Delaying aggressive implementation of New York’s climate statute increases policy risk and timing uncertainty without removing pre-existing cost drivers; the net effect is a rotational shock rather than an outright reversal. Expect a 6–24 month window where developers and tax‑equity providers re‑price NY project pipelines: financing spreads for NY utility‑scale PV+storage will likely widen by 100–200bps as state policy credibility is discounted, while national platforms reallocate projects to lower‑friction markets. Regulated utilities in New York face a bifurcated outcome: near‑term cash flow is insulated via existing rate recovery mechanisms, but political and judicial catalysts create asymmetric downside to equity multiples if lawmakers impose rate mitigation or if courts force accelerated rulemaking.
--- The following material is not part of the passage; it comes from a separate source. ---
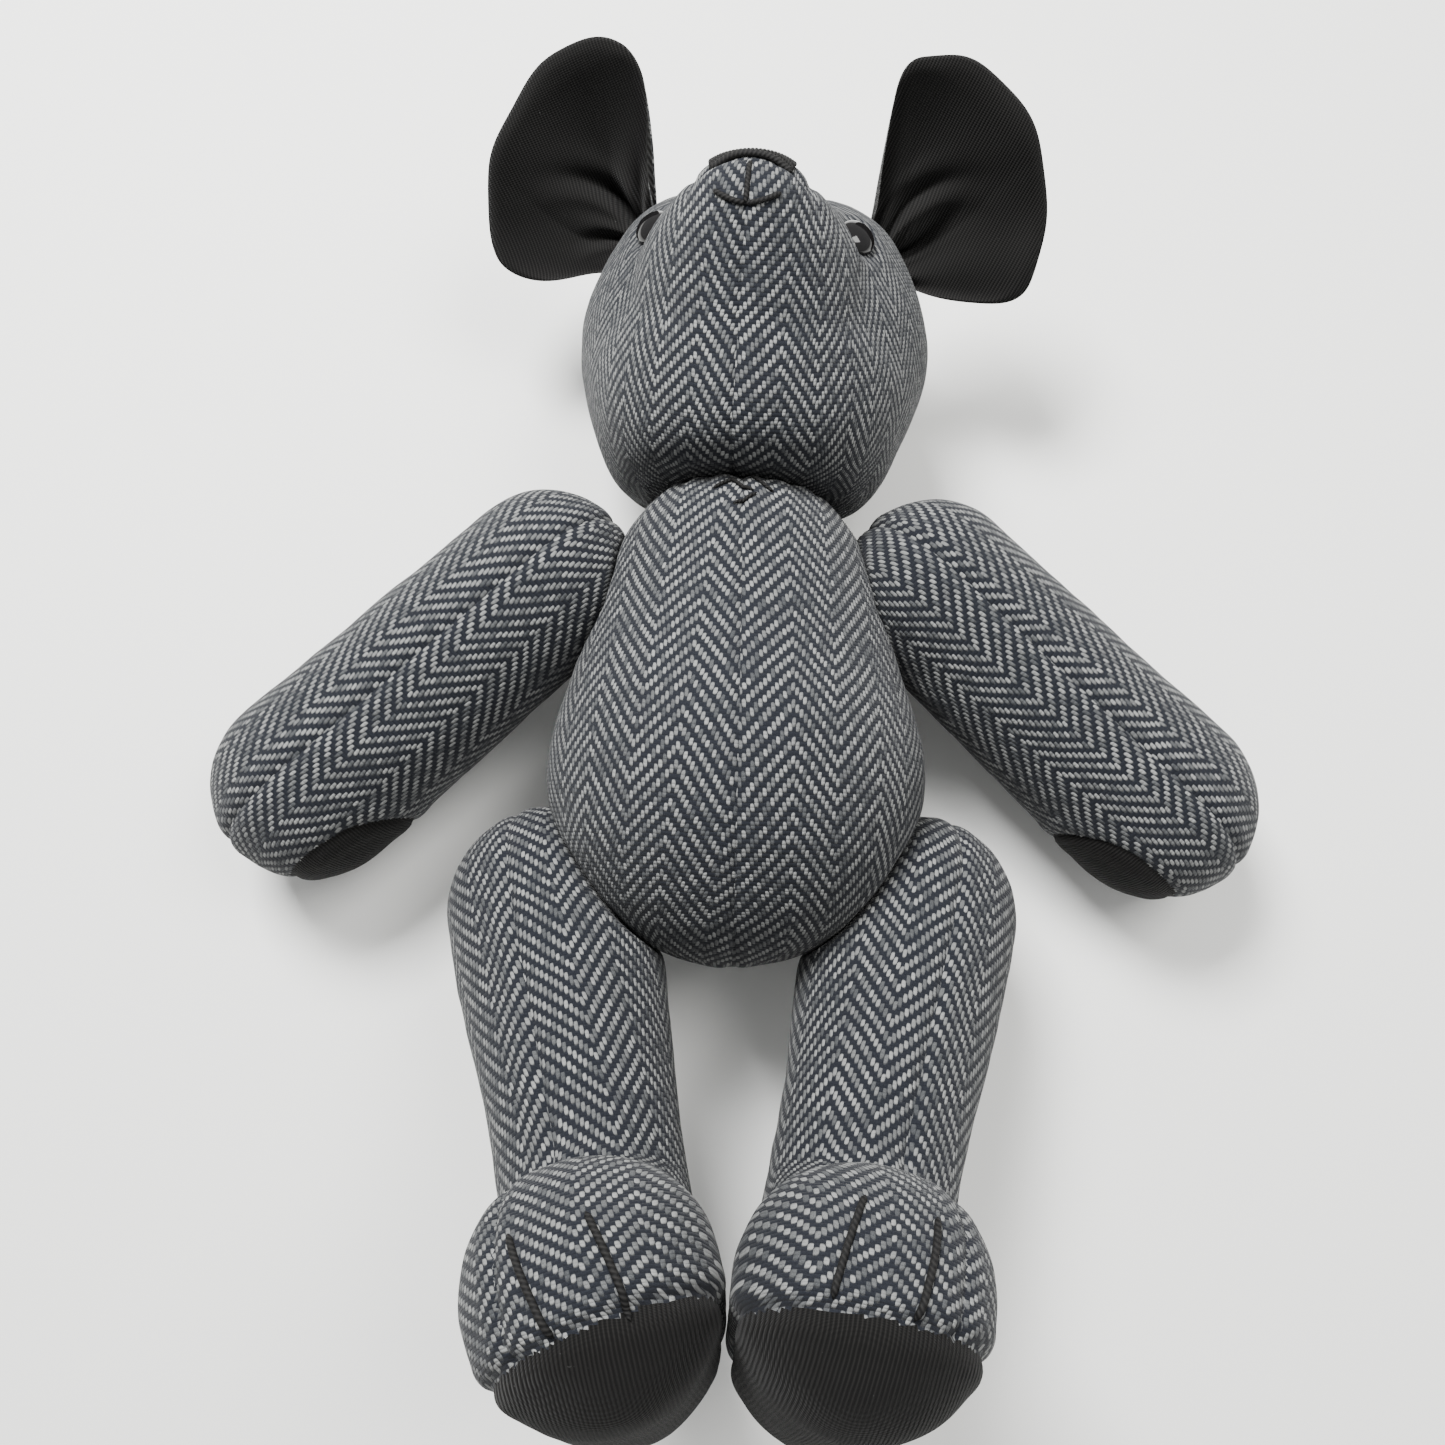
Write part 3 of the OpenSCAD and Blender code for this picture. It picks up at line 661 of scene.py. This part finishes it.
def torso_cloth():
    plugs = [(neck_p - neck_a * NECK_BACK, -neck_a, NECK_POCKET_R, BODY_POCKET_DEEP)]
    for side in SIDES:
        for kind, radius in (("shoulder", SHOULDER_POCKET_R), ("hip", HIP_POCKET_R)):
            p, out = limb_joint(side, kind)
            plugs.append((p - out * POCKET_BACK, -out, radius, BODY_POCKET_DEEP))
    form = soft_form("torso_form", ["torso_front_left", "torso_front_right", "torso_back", "torso_stuffing"],
                     plugs)
    seam_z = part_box("torso_back")[1][2]
    split_planes(form, [((0, 0, 0), (1, 0, 0)), ((0, 0, seam_z), (0, 0, 1))])
    me = form.data
    co, no = coords(me), normals(me)
    d_mid = np.where(co[:, 2] > seam_z - 0.001, np.abs(co[:, 0]), NO_SEAM)
    d_side = np.abs(co[:, 2] - seam_z)
    bump = seam_profile(d_mid, **MID_SEAM) + seam_profile(d_side, **SIDE_SEAM)
    off_floor = np.where(co[:, 2] < 0.0016, 0, 1)
    bump = bump + off_floor * uneven(co, 1, 2, 0.028)
    # the cloth is drawn in at the neck
    neck_d = np.linalg.norm(co - neck_p, axis=1)
    pleat = np.sin(np.arctan2(co[:, 0], co[:, 2] - neck_p[2]) * 17.0)
    bump = bump + 0.00035 * pleat * np.exp(-((neck_d - 0.026) / 0.009) ** 2)
    co = co + no * bump[:, None]
    co[:, 2] = np.maximum(co[:, 2], 0.0)
    high = np.maximum((co - neck_p) @ neck_a + TORSO_ROOM, 0)
    set_coords(me, co - np.outer(high, neck_a))
    u, v = weave_map(me, np.array((0, 0, 0.054)), (0, 1, -0.03), (0, 0, 1))
    cen = face_centres(me)
    write_sides(me, u, v, (1.0, 7.0), ((0.0007, 0.0016), (0.002, 0.0)), 0.10, cen[:, 0] > 0)
    back = cen[:, 2] < seam_z
    is_left = cen[:, 0] > 0
    carve(form, "torso_front_left_cloth", ~back & is_left, TWEED, ["torso_front_left"], "torso")
    carve(form, "torso_front_right_cloth", ~back & ~is_left, TWEED, ["torso_front_right"], "torso")
    thread_ends(surface_tree(form))
    carve(form, "torso_back_cloth", back, TWEED, ["torso_back", "torso_stuffing"], "torso")
    bpy.data.objects.remove(form)


torso_cloth()

# ---------------------------------------------------------------- head


def eye_place(side):
    """The middle of an eye's rim and the way the eye looks, from its CAD dome and stem."""
    pts = node_points(f"{side}_eye")
    c = pts.mean(0)
    q = np.linalg.eigh(np.cov((pts - c).T))[1]
    look = q[:, 2]
    wide = np.hypot((pts - c) @ q[:, 0], (pts - c) @ q[:, 1])
    if np.dot(look, c - neck_p) < 0:
        look = -look
    s = (pts - c) @ look
    return c + look * s[wide > 0.9 * wide.max()].min(), look


eye_mid, eye_out = {}, {}
for side in SIDES:
    eye_mid[side], eye_out[side] = eye_place(side)
# the head's own axes: to its left, up the neck, and out of the face
hx = unit(eye_mid["left"] - eye_mid["right"])
hy = unit(neck_a - np.dot(neck_a, hx) * hx)
hz = np.cross(hx, hy)
mid_p = (eye_mid["left"] + eye_mid["right"]) / 2
mid_p = mid_p - np.dot(mid_p - neck_p, hy) * hy - np.dot(mid_p - neck_p, hz) * hz


def in_head(x, y, z):
    return mid_p + x * hx + y * hy + z * hz


tip = in_head(0, 0.068, 0.050)
muzzle = unit(tip - in_head(0, 0.054, 0.022))
muzzle_top = unit(np.cross(hx, muzzle))
if np.dot(muzzle_top, hy) < 0:
    muzzle_top = -muzzle_top


def jowl_weight(co):
    return np.clip((0.058 - (co - mid_p) @ hy) / 0.026, 0, 1)


def fill_out_head(co):
    """Turns the rounded CAD form into a stuffed head: clear of the neck, with brows, muzzle and cheeks."""
    co = co + np.outer(np.maximum(HEAD_ROOM - (co - neck_p) @ neck_a, 0), neck_a)
    for side in SIDES:
        # the brow swells above and behind each eye
        top = eye_mid[side] + hy * 0.013 - hz * 0.014
        swell = np.exp(-(np.linalg.norm(co - top, axis=1) / 0.019) ** 2.5)
        co = co + np.outer(0.0042 * swell, unit(hy * 0.9 + hx * SIGN[side] * 0.25 + hz * 0.25))
    # the muzzle is stuffed out broader towards the nose
    near_tip = np.exp(-(np.linalg.norm(co - tip, axis=1) / 0.030) ** 4)
    side_x = (co - mid_p) @ hx
    co = co + np.outer(0.0030 * near_tip * np.tanh(side_x / 0.009), hx)
    # the cheeks draw in to the neck
    cheek = np.clip((0.036 - (co - mid_p) @ hy) / 0.036, 0, 1.2)
    face_side = np.clip(((co - mid_p) @ hz + 0.02) / 0.03, 0, 1)
    return co - np.outer(0.15 * cheek ** 1.5 * face_side * side_x, hx)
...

Conversely, large diversified renewables owners gain optionality — they can redeploy capital geographically, shortening payback periods by chasing higher IRR markets outside NY. A delayed cap-and-invest reduces immediate hedging demand for allowance products and voluntary credits, pressuring nearby forward carbon curves for 6–18 months; if a court or budget deal crystallizes implementation, expect a sharp re-steepening as supply scarcity is repriced. Geopolitical shocks to fossil fuel supply act as an independent tail risk that can rapidly re‑tighten margins for ratepayers and increase political pressure, flipping policy outcomes within weeks. Net positioning should favor regulated stability and large diversified platforms while shorting concentrated NY‑exposed developers and buying optional downside protection on carbon/energy‑intensive names. Key catalysts to watch: state budget negotiations by April 1, ongoing appeals over the judge’s ruling (months), and short‑term fossil fuel price shocks (days–weeks).